David Rideout d.rideout at imperial.ac.uk
Wed Jun 6 11:04:20 CDT 2007


I propose to modify the specification of Cactus slightly, to state that the 
relative order of scheduled routines, beyond that specified by before & after 
requests in thorns' schedule.ccl, is fixed in some arbitrary way (say 
alphabetically).  I believe that currently it is unspecified.

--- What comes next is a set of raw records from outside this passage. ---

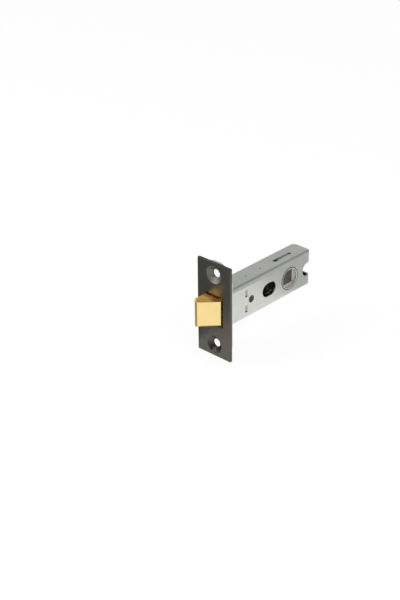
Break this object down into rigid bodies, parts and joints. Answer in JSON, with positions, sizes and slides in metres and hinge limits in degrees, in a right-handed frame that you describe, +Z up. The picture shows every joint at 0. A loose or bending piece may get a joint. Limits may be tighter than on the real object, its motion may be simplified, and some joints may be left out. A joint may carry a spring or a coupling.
{
  "type": "tubular door latch",
  "caption": "Tubular mortice latch with a bevelled brass bolt in a square faceplate, a slim folded steel case and a square-hole follower that draws the bolt back.",
  "frame": {"origin": "centre of the faceplate's front face, midway between the two wood screw holes", "axes": "+Y from the faceplate back along the case, -Y the way the bolt points, +Z up along the faceplate, X across the door's thickness and along the spindle"},
  "size_m": [0.0248, 0.0861, 0.059],
  "materials": {
    "blackened_plate": "satin black nickel",
    "zinc_plate": "zinc plated",
    "zinc_case": "zinc plated",
    "plain_steel": "dull",
    "spring_wire": "bright drawn wire",
    "bolt_brass": "satin polished",
    "cast_hub": "die-cast, plated"
  },
  "bodies": {
    "case": {"faceplate": "blackened_plate", "forend_plate": "zinc_plate", "case_shell": "zinc_case", "case_cover": "zinc_case", "spring_abutment": "zinc_plate", "spring_guide_rod": "plain_steel", "cross_pin": "plain_steel", "bolt_spring": "spring_wire"},
    "bolt": {"latch_bolt": "bolt_brass", "pull_arm_upper": "zinc_plate", "pull_arm_lower": "zinc_plate"},
    "hub": {"follower": "cast_hub"}
  },
  "joints": [
    {"name": "bolt_slide", "type": "slide", "parent": "case", "child": "bolt", "axis": [0, 1, 0], "range_m": [0, 0.0115], "stiffness_N_per_m": 400, "springref_m": -0.015, "deforming": ["bolt_spring"]},
    {"name": "follower_turn", "type": "hinge", "parent": "case", "child": "hub", "pos_m": [0, 0.057, 0], "axis": [-1, 0, 0], "range_deg": [0, 70]}
  ],
  "couplings": [
    {"joint": "follower_turn", "follows": "bolt_slide", "rad_per_m": 106.24}
  ]
}
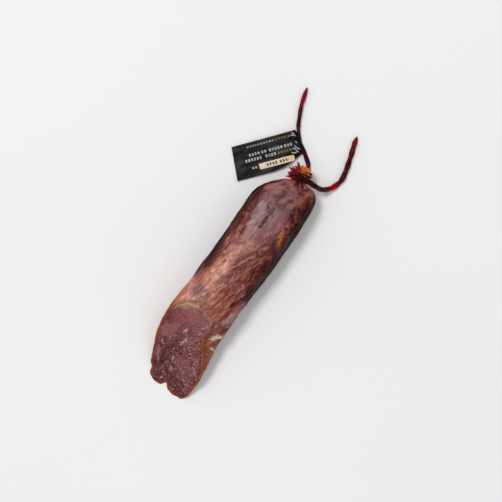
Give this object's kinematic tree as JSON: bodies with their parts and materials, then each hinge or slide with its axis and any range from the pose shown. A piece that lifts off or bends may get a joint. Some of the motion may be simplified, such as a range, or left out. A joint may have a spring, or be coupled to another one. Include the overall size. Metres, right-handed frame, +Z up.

The reason for this proposal is described in detail below.  This is a request 
for comment.


Currently the Cactus flesh computes a 'topological sort' of scheduled 
routines, based upon what thorns request in their schedule.ccl.  This simply 
means some linear ordering of the routines which is compatible with all 
before and after requests in the schedule.ccl files.  (In the language of 
partial order relations, the before / after requests impose a partial order 
on the set of scheduled routines, and the flesh computes a linear extension 
of this order.)

In general there will be many routines whose relative order is unspecified by 
before / after requests.  e.g.

schedule routineA in CCTK_EVOL ...

schedule routineB in CCTK_EVOL ...

Now consider a computation which uses a pseudorandom number generator (RNG).  
This is a (deterministic) function which, each time it is called, returns an 
approximately random number, based upon its previous value.  The initial 
value is initialized as a seed.  Thus for a given seed, the RNG produces a 
fixed sequence of pseudorandom numbers.

Now a problem arises, as follows.  If we imagine fixing the seed in a 
parameter file, then one may expect to get a fixed unique output from that 
parameter file.  Such behavior is needed for a testsuite, for example.  
However, two different builds of Cactus may differ in the relative order of 
routineA and routineB.  If both of these routines contain calls to the RNG, 
then the output from Cactus will differ, even though each build runs the same 
parameter file.

A simple fix is to (arbitrarily) specify this unspecified aspect of the 
scheduler as described above.  Note that the actual choice of ordering makes 
no difference, it only matters that the order of routines is fixed for a 
given collection of compiled thorns and parameter settings.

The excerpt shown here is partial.